Even enabling -fno-trapping-math doesn't help. (GCC's default is unfortunately to enable
-ftrapping-math even though GCC's implementation of it is broken/buggy.) int->float conversion can cause an FP inexact exception (for numbers too large to be represented exactly), so with exceptions possibly unmasked it's reasonable not to optimize away the loop body. (Because converting 16777217 to float could have an observable side-effect if the inexact exception is unmasked.)

But with -O3 -fwrapv -fno-trapping-math, it's 100% missed optimization not to compile this to an empty infinite loop. Without #pragma STDC FENV_ACCESS ON, the state of the sticky flags that record masked FP exceptions is not an observable side-effect of the code. No int->float conversion can result in NaN, so x != x can't be true.

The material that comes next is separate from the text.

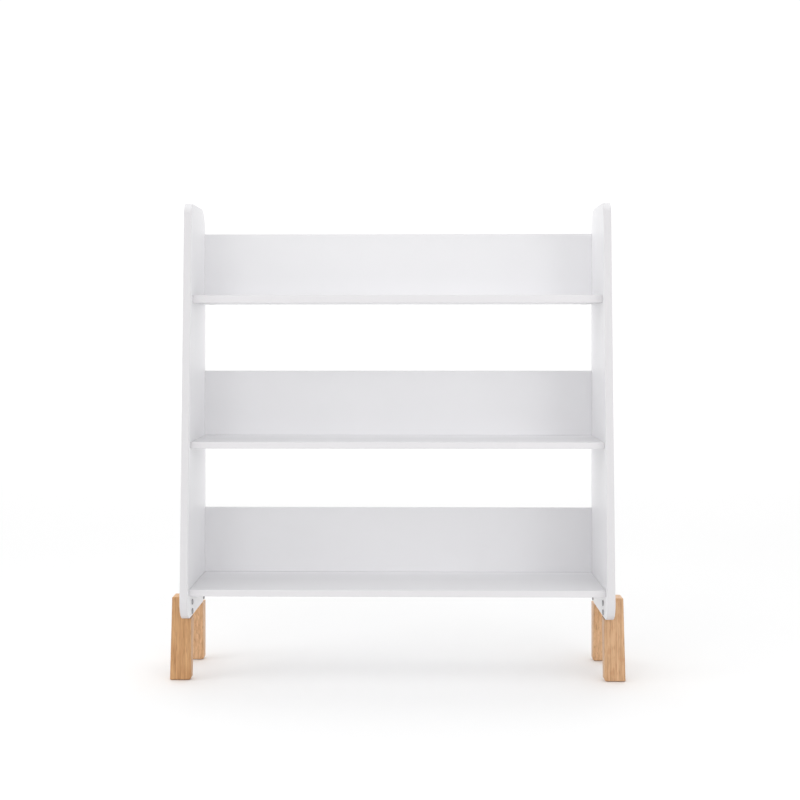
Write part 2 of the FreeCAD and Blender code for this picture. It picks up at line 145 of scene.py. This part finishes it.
class Shading:
    """One procedural material, with short calls for the nodes it is made of."""

    def __init__(self, name):
        self.material = bpy.data.materials.new(name)
        self.material.use_nodes = True
        self.tree = self.material.node_tree
        self.shader = self.tree.nodes["Principled BSDF"]
        self.place = self.node("ShaderNodeTexCoord").outputs["Object"]

    def node(self, kind, inputs=None, **settings):
        made = self.tree.nodes.new(kind)
        for name, value in settings.items():
            setattr(made, name, value)
        for name, value in (inputs or {}).items():
            self.feed(made.inputs[name], value)
        return made

    def feed(self, socket, value):
        if isinstance(value, bpy.types.NodeSocket):
            self.tree.links.new(value, socket)
        else:
            socket.default_value = value

    def stretched(self, scale, offset=(0.0, 0.0, 0.0)):
        """Object coordinates scaled by a factor on each axis."""
        inputs = {"Vector": self.place, "Location": offset, "Scale": scale}
        mapped = self.node("ShaderNodeMapping", inputs)
        return mapped.outputs["Vector"]

    def noise(self, vector, scale=1.0, detail=2.0, roughness=0.5):
        made = self.node("ShaderNodeTexNoise", {"Vector": vector, "Scale": scale, "Detail": detail,
                                                "Roughness": roughness})
        return made.outputs["Fac"]

    def math(self, operation, first, second=0.0):
        made = self.node("ShaderNodeMath", operation=operation)
        self.feed(made.inputs[0], first)
        self.feed(made.inputs[1], second)
        return made.outputs[0]

    def spread(self, value, low, high, out_low=0.0, out_high=1.0):
        """value taken from one range to another, held at the ends."""
        made = self.node("ShaderNodeMapRange", {"Value": value, "From Min": low, "From Max": high,
                                                "To Min": out_low, "To Max": out_high})
        return made.outputs["Result"]

    def ramp(self, value, stops):
        made = self.node("ShaderNodeValToRGB", {"Fac": value})
        elements = made.color_ramp.elements
        while len(elements) < len(stops):
            elements.new(0.5)
        for element, (position, colour) in zip(elements, stops):
            element.position = position
            element.color = (*colour, 1.0)
        return made.outputs["Color"]

    def mix(self, factor, first, second, blend="MIX"):
        made = self.node("ShaderNodeMix", data_type="RGBA", blend_type=blend)
        self.feed(made.inputs["Factor"], factor)
        for socket, colour in (("A", first), ("B", second)):
            linked = isinstance(colour, bpy.types.NodeSocket)
            self.feed(made.inputs[socket], colour if linked else (*colour, 1.0))
        return made.outputs["Result"]

    def edges(self, radius):
        """About 1 on arrises and 0 on flats, from a rounded normal against the true one."""
        rounded = self.node("ShaderNodeBevel", {"Radius": radius}, samples=4).outputs["Normal"]
        true = self.node("ShaderNodeNewGeometry").outputs["Normal"]
        made = self.node("ShaderNodeVectorMath", operation="DOT_PRODUCT")
        self.feed(made.inputs[0], rounded)
        self.feed(made.inputs[1], true)
        return self.spread(made.outputs["Value"], 0.995, 0.86)

    def finish(self, colour, roughness, height, depth, strength=1.0):
        bump = self.node("ShaderNodeBump", {"Height": height, "Distance": depth, "Strength": strength})
        self.feed(self.shader.inputs["Base Color"], colour)
        self.feed(self.shader.inputs["Roughness"], roughness)
        self.feed(self.shader.inputs["Normal"], bump.outputs["Normal"])
        return self.material


def white_lacquer(name, face_axis, grain_axis, edge_shade_tone, painted_shading, tones):
    """Sprayed satin lacquer on board: orange peel, faint sanding marks, painted shade on board edges,
    and painted light and shade from a table.
    """
    s = Shading("white_lacquer_" + name)
    long_way = {"X": (0.03, 1.0, 1.0), "Z": (1.0, 1.0, 0.03)}[grain_axis]
    drift = s.noise(s.place, 3.5, 3.0, 0.55)
    peel = s.noise(s.place, 420.0, 2.0, 0.5)
    sanding = s.noise(s.stretched(long_way), 700.0, 3.0, 0.6)
    worn = s.math("MULTIPLY", s.edges(0.0016), s.spread(s.noise(s.place, 60.0, 3.0, 0.6), 0.35, 0.75))
    true = s.node("ShaderNodeNewGeometry").outputs["Normal"]
    facing = s.node("ShaderNodeSeparateXYZ", {"Vector": true}).outputs
    # Painted shade: board edges are darkened, all but those that face upward, standing in for the shade
    # the light leaves on them
    edge = s.spread(s.math("ABSOLUTE", facing[face_axis]), 0.95, 0.60)
    edge = s.math("MULTIPLY", edge, s.spread(facing["Z"], 0.15, 0.70, 1.0, 0.0))
    tone = s.ramp(drift, LACQUER_TONES)
    tone = s.mix(s.spread(sanding, 0.2, 0.8, 0.0, 0.05), tone, SANDING_TINT)
    # Painted light and shade from the table: lighter in the corners at the back and at the foot, darker
    # toward the front or top, against the studio light's corner shade
    tone = s.mix(1.0, tone, painted_shading(s, tones), "MULTIPLY")
    tone = s.mix(edge, tone, scaled(EDGE_SHADE_TINT, FACE_TONE * edge_shade_tone))
    tone = s.mix(s.math("MULTIPLY", worn, 0.35), tone, RUBBED_TINT)
    roughness = s.spread(s.math("ADD", drift, s.math("MULTIPLY", sanding, 0.5)), 0.4, 1.1, 0.34, 0.46)
    height = s.math("ADD", peel, s.math("MULTIPLY", sanding, 0.5))
    return s.finish(tone, roughness, height, 0.00003, 0.6)


def painted_shading_by_depth(s, tones):
    """Painted shade and light along the depth of the case: darker toward the front, lighter toward the
    back corners.
    """
    depth = s.node("ShaderNodeSeparateXYZ", {"Vector": s.place}).outputs["Y"]
    return s.ramp(s.spread(depth, -CAD_BOX[1].y, CAD_BOX[1].y), grey_stops(tones))


def painted_shading_by_height(s, tones):
    """Painted shade and light up each back board: darker toward its top edge, lighter at its foot."""
    height = s.node("ShaderNodeSeparateXYZ", {"Vector": s.place}).outputs["Z"]
    rise = s.math("MODULO", s.math("SUBTRACT", height, LOWEST_SHELF), SHELF_PITCH)
    return s.ramp(s.spread(rise, BACK_FOOT, BACK_TOP), grey_stops(tones))


def leg_timber(name, shade, brightness, offset, figure):
    """Oiled hardwood with the grain up the leg: fine fibre lines, pores, growth bands and flecks, and a
    painted highlight on faces that turn upward.
    """
    s = Shading("leg_timber_" + name)
    # The leg's brightness is partly its own wood colour and partly painted light for how that leg is
    # lit
    dark, mid, light = (scaled(colour, brightness) for colour in shade)
    warp = s.noise(s.stretched(WARP_SCALE, offset), 1.0, 3.0, 0.5)
    across = s.node("ShaderNodeSeparateXYZ", {"Vector": s.place})
    line = s.math("ADD", s.math("MULTIPLY", across.outputs["X"], BANDS_X),
                  s.math("MULTIPLY", across.outputs["Y"], BANDS_Y))
    rings = s.math("ADD", line, s.math("MULTIPLY", warp, BAND_BEND))
    bands = s.math("MULTIPLY", s.math("ADD", s.math("SINE", rings), 1.0), 0.5)
    streaks = s.noise(s.stretched(STREAK_SCALE, offset), 1.0, 2.0, 0.6)
    fibre = s.noise(s.stretched(FIBRE_SCALE, offset), 1.0, 2.0, 0.6)
    grain = s.math("ADD", s.math("MULTIPLY", bands, 0.10),
                   s.math("ADD", s.math("MULTIPLY", streaks, 0.55), s.math("MULTIPLY", fibre, 0.35)))
    tone = s.ramp(grain, ((0.33, dark), (0.50, mid), (0.66, light)))
    patch = s.noise(s.stretched(PATCH_SCALE, offset), 1.0, 2.0, 0.5)
    tone = s.mix(s.spread(patch, 0.40, 0.62, 0.0, 0.45), tone, light)
    fleck = s.spread(s.noise(s.stretched(FLECK_SCALE, offset), 1.0, 2.0, 0.5), 0.52, 0.64)
    tone = s.mix(s.math("MULTIPLY", fleck, figure), tone, FLECK_TINT)
    pores = s.spread(s.noise(s.stretched(PORE_SCALE, offset), 1.0, 1.0, 0.4), 0.60, 0.68)
    tone = s.mix(s.math("MULTIPLY", pores, 0.38), tone, scaled(dark, 0.62))
    # Painted highlight: faces that turn upward are made lighter, standing in for the light they catch
    # from above
    true = s.node("ShaderNodeNewGeometry").outputs["Normal"]
    upward = s.node("ShaderNodeSeparateXYZ", {"Vector": true})
    painted_top_highlight = s.spread(upward.outputs["Z"], 0.55, 0.85)
    tone = s.mix(s.math("MULTIPLY", painted_top_highlight, 0.55), tone, scaled(light, 1.3))
    worn = s.edges(0.0022)
    tone = s.mix(s.math("MULTIPLY", worn, 0.25), tone, scaled(light, 1.25))
    roughness = s.spread(grain, 0.3, 0.7, 0.52, 0.40)
    height = s.math("SUBTRACT", grain, pores)
    return s.finish(tone, roughness, height, 0.00012, 0.5)


def metal(name, colour, low, high):
    """Plated metal with fine turning marks and small changes in gloss."""
    s = Shading(name)
    s.shader.inputs["Metallic"].default_value = 1.0
    marks = s.noise(s.place, 1400.0, 2.0, 0.5)
    drift = s.noise(s.place, 160.0, 3.0, 0.6)
    tone = s.mix(s.spread(drift, 0.3, 0.7, 0.0, 0.3), colour, scaled(colour, 0.7))
    tone = s.mix(s.math("MULTIPLY", s.edges(0.0004), 0.4), tone, scaled(colour, 1.3))
    return s.finish(tone, s.spread(marks, 0.3, 0.7, low, high), marks, 0.00002, 0.5)


def plastic(name, colour):
    """Moulded plastic with a fine texture."""
    s = Shading(name)
    fine = s.noise(s.place, 2200.0, 2.0, 0.5)
    drift = s.noise(s.place, 90.0, 2.0, 0.5)
    tone = s.mix(s.spread(drift, 0.3, 0.7, 0.0, 0.25), colour, scaled(colour, 0.88))
    tone = s.mix(s.math("MULTIPLY", s.edges(0.0004), 0.3), tone, scaled(colour, 0.8))
    return s.finish(tone, s.spread(fine, 0.3, 0.7, 0.42, 0.56), fine, 0.00003, 0.5)


def beech():
    """Plain turned dowel wood."""
    s = Shading("beech")
    fibre = s.noise(s.stretched((20.0, 900.0, 900.0)), 1.0, 3.0, 0.6)
    fleck = s.spread(s.noise(s.stretched((200.0, 1600.0, 1600.0)), 1.0, 1.0, 0.4), 0.66, 0.74)
    tone = s.ramp(fibre, ((0.2, (0.52, 0.35, 0.20)), (0.8, (0.70, 0.52, 0.34))))
    tone = s.mix(s.math("MULTIPLY", fleck, 0.5), tone, (0.36, 0.22, 0.12))
    return s.finish(tone, s.spread(fibre, 0.2, 0.8, 0.62, 0.52), fibre, 0.00006, 0.5)


def floor_material():
    s = Shading("studio_floor")
    drift = s.noise(s.place, 0.8, 3.0, 0.5)
    tone = s.ramp(drift, ((0.3, (0.955, 0.955, 0.955)), (0.7, (0.965, 0.965, 0.965))))
    return s.finish(tone, s.spread(drift, 0.3, 0.7, 0.75, 0.85), drift, 0.0002, 0.2)


def paint_nodes():
    """Give every CAD node the material of its slot."""
    by_slot = {
        "steel_fixings": metal("steel", (0.40, 0.40, 0.41), 0.30, 0.42),
        "zinc_fittings": metal("zinc", (0.66, 0.67, 0.68), 0.34, 0.48),
        "white_plastic": plastic("white_plastic", (0.78, 0.78, 0.77)),
        "glide_plastic": plastic("glide_plastic", (0.72, 0.72, 0.70)),
        "beech_dowels": beech(),
    }
    lacquer = {
        "side": white_lacquer("side_panels", "X", "Z", PANEL_EDGE_SHADE, painted_shading_by_depth, PANEL_PAINTED_SHADING),
        "shel": white_lacquer("shelves", "Z", "X", SHELF_EDGE_SHADE, painted_shading_by_depth, SHELF_PAINTED_SHADING),
        "back": white_lacquer("back_boards", "Y", "X", BACK_EDGE_SHADE, painted_shading_by_height, BACK_PAINTED_SHADING),
    }
    for part in frame["record"]["subparts"]:
        name = part["node"]
        slot = part["material_slot"]
        if slot == "white_lacquer":
            material = lacquer[name[:4]]
        elif slot == "leg_timber":
            material = leg_timber(name, *LEG_SHADES[name])
        else:
            material = by_slot[slot]
        mesh = frame["nodes"][name].data
        mesh.materials.clear()
        mesh.materials.append(material)


def make_floor():
    mesh = bpy.data.meshes.new("floor")
    corners = [(x * FLOOR_HALF, y * FLOOR_HALF, 0.0) for x, y in ((-1, -1), (1, -1), (1, 1), (-1, 1))]
    mesh.from_pydata(corners, [], [(0, 1, 2, 3)])
    floor = bpy.data.objects.new("floor", mesh)
    bpy.context.scene.collection.objects.link(floor)
    mesh.materials.append(floor_material())


def make_dome():
    """A white world whose brightness depends only on direction."""
    world = bpy.data.worlds.new("studio")
    world.use_nodes = True
    tree = world.node_tree

    def math_node(operation, first, second):
        made = tree.nodes.new("ShaderNodeMath")
        made.operation = operation
        for socket, value in zip(made.inputs, (first, second)):
            if isinstance(value, bpy.types.NodeSocket):
                tree.links.new(value, socket)
            else:
                socket.default_value = value
        return made.outputs[0]

    split = tree.nodes.new("ShaderNodeSeparateXYZ")
    tree.links.new(tree.nodes.new("ShaderNodeTexCoord").outputs["Generated"], split.inputs[0])
    total = DOME_BASE
    for axis, sign, strength in DOME_LOBES:
        toward = math_node("MAXIMUM", math_node("MULTIPLY", split.outputs[axis], sign), 0.0)
        lobe = math_node("MULTIPLY", math_node("POWER", toward, LOBE_POWER), strength)
        total = math_node("ADD", lobe, total)
    background = tree.nodes["Background"]
    background.inputs["Color"].default_value = (1.0, 1.0, 1.0, 1.0)
    tree.links.new(total, background.inputs["Strength"])
    bpy.context.scene.world = world


def area_light(name, position, direction, width, height, brightness):
    data = bpy.data.lights.new(name, "AREA")
    data.shape = "RECTANGLE"
    data.size = width
    data.size_y = height
    data.energy = math.pi * width * height * brightness
    light = bpy.data.objects.new(name, data)
    light.location = position
    light.rotation_euler = direction.to_track_quat("-Z", "Y").to_euler()
    light.visible_camera = False
    bpy.context.scene.collection.objects.link(light)


def make_lights():
    for name, (azimuths, elevations, brightness) in SOFTBOXES.items():
        azimuth = math.radians(sum(azimuths) / 2)
        elevation = math.radians(sum(elevations) / 2)
        outward = Vector((math.sin(azimuth) * math.cos(elevation),
                          -math.cos(azimuth) * math.cos(elevation),
                          math.sin(elevation)))
        width, height = (2 * LIGHT_DISTANCE * math.tan(math.radians(high - low) / 2)
                         for low, high in (azimuths, elevations))
        area_light(name, LIGHT_CENTRE + LIGHT_DISTANCE * outward, -outward, width * math.cos(elevation),
                   height, brightness)
    area_light("background_light", BACKGROUND_CENTRE, Vector((0.0, 0.0, -1.0)), BACKGROUND_SIZE,
               BACKGROUND_SIZE, BACKGROUND_BRIGHTNESS)


def make_camera():
    rear = CAD_BOX[1].y
    data = bpy.data.cameras.new("camera")
    data.lens = LENS_MM
    data.sensor_width = SENSOR_MM
    data.shift_x = SHIFT_X
    data.shift_y = SHIFT_Y
    camera = bpy.data.objects.new("camera", data)
    camera.location = (CAMERA_X, rear - CAMERA_DISTANCE, CAMERA_HEIGHT)
    camera.rotation_euler = (math.pi / 2, CAMERA_ROLL, CAMERA_YAW)
    bpy.context.scene.collection.objects.link(camera)
    bpy.context.scene.camera = camera


paint_nodes()
make_floor()
make_dome()
make_lights()
make_camera()
bpy.context.scene.view_settings.view_transform = "Standard"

These compilers are all optimizing for C++ implementations that use IEEE 754 single-precision (binary32) float and 32-bit int.

The bugfixed (int)(float)i != i loop would have UB on C++ implementations with narrow 16-bit int and/or wider float, because you'd hit signed-integer overflow UB before reaching the first integer that wasn't exactly representable as a float.

But UB under a different set of implementation-defined choices doesn't have any negative consequences when compiling for an implementation like gcc or clang with the x86-64 System V ABI.


BTW, you could statically calculate the result of this loop from FLT_RADIX and FLT_MANT_DIG, defined in <climits>. Or at least you can in theory, if float actually fits the model of an IEEE float rather than some other kind of real-number representation like a Posit / unum.

I'm not sure how much the ISO C++ standard nails down about float behaviour and whether a format that wasn't based on fixed-width exponent and significand fields would be standards compliant.


In comments:

@geza I would be interested to hear the resulting number!

@nada: it's 16777216

Are you claiming you got this loop to print / return 16777216?

Update: since that comment has been deleted, I think not. Probably the OP is just quoting the float before the first integer that can't be exactly represented as a 32-bit float. https://en.wikipedia.org/wiki/Single-precision_floating-point_format#Precision_limits_on_integer_values i.e. what they were hoping to verify with this buggy code.

The bugfixed version would of course print 16777217, the first integer that's not exactly representable, rather than the value before that.

(All the higher float values are exact integers, but they're multiples of 2, then 4, then 8, etc. for exponent values higher than the significand width. Many higher integer values can be represented, but 1 unit in the last place (of the significand) is greater than 1 so they're not contiguous integers. The largest finite float is just below 2^128, which is too large for even int64_t.)

If any compiler did exit the original loop and print that, it would be a compiler bug.